The Detectorists Foundation
The Detectorists Foundation is a Charitable Incorporated Organisation registered with the Charity Commission in February 2019.
By becoming a DIF Worldwide Member, 50% of your subscription fee directly supports our Foundation Charity. Once we reach 100 members in any country outside the UK, we commit to reinvesting charitable funds within that country to aid local detectorist causes.
The Foundation is asset-locked with the Institute and our recorded activities as a charity are:
To conserve and preserve our national archaeological heritage including:
- To advance the education of the public in the subject of metal detecting to archaeological principles.
- To assist in such ways as the charity trustees think fit in supporting the recording and preservation of discovered portable antiques.
- To identify and conserve new discoveries of an archaeological nature.
Background
A detectorist can play an important role in heritage conservation which goes beyond the discovery of a tangible find, into the potential unlocking of historic and archaeological evidence to help us better understand our past.
The Foundation, in recognising the need to enable detectorists to further engage in the processes post-discovery, wants to help financially with the costs that occur resulting from our actions. This can include:
- The expert excavation of in-situ detectorists finds.
- A site evaluation to define the nature of new archaeological discoveries by detectorists.

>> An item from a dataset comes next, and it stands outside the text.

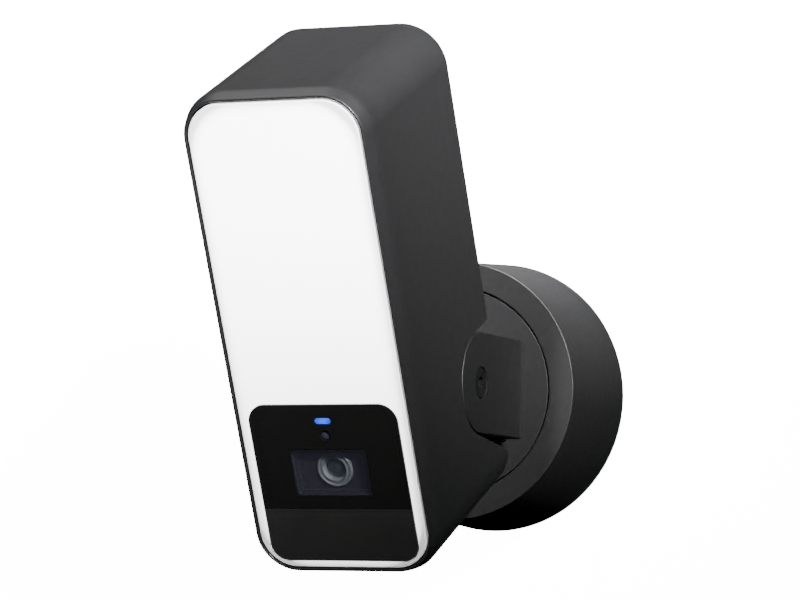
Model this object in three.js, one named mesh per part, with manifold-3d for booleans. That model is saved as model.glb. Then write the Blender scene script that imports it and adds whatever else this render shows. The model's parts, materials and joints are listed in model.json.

- Resultant costs when recording and entering finds in an archive.
With detectorists as part of the archaeological team, our ability to combine metal detecting and field-walking into a single process opens the potential for us to find dating evidence, from all-material artefacts.
The SPIAS approach develop by the Institute (a systematic, partial, and intensive artefact survey), forms a non-intrusive archaeological survey technique. When combined with geophysical data, SPIAS can bring valuable information and dating evidence to help evaluate and define an archaeological site.
Forming part of the ‘mitigation’ strategy, practitioner detectorists can work with archaeologists to conserve topsoil, plough horizon and in-site finds through detecting the surface and layers of trenching before mechanical excavation.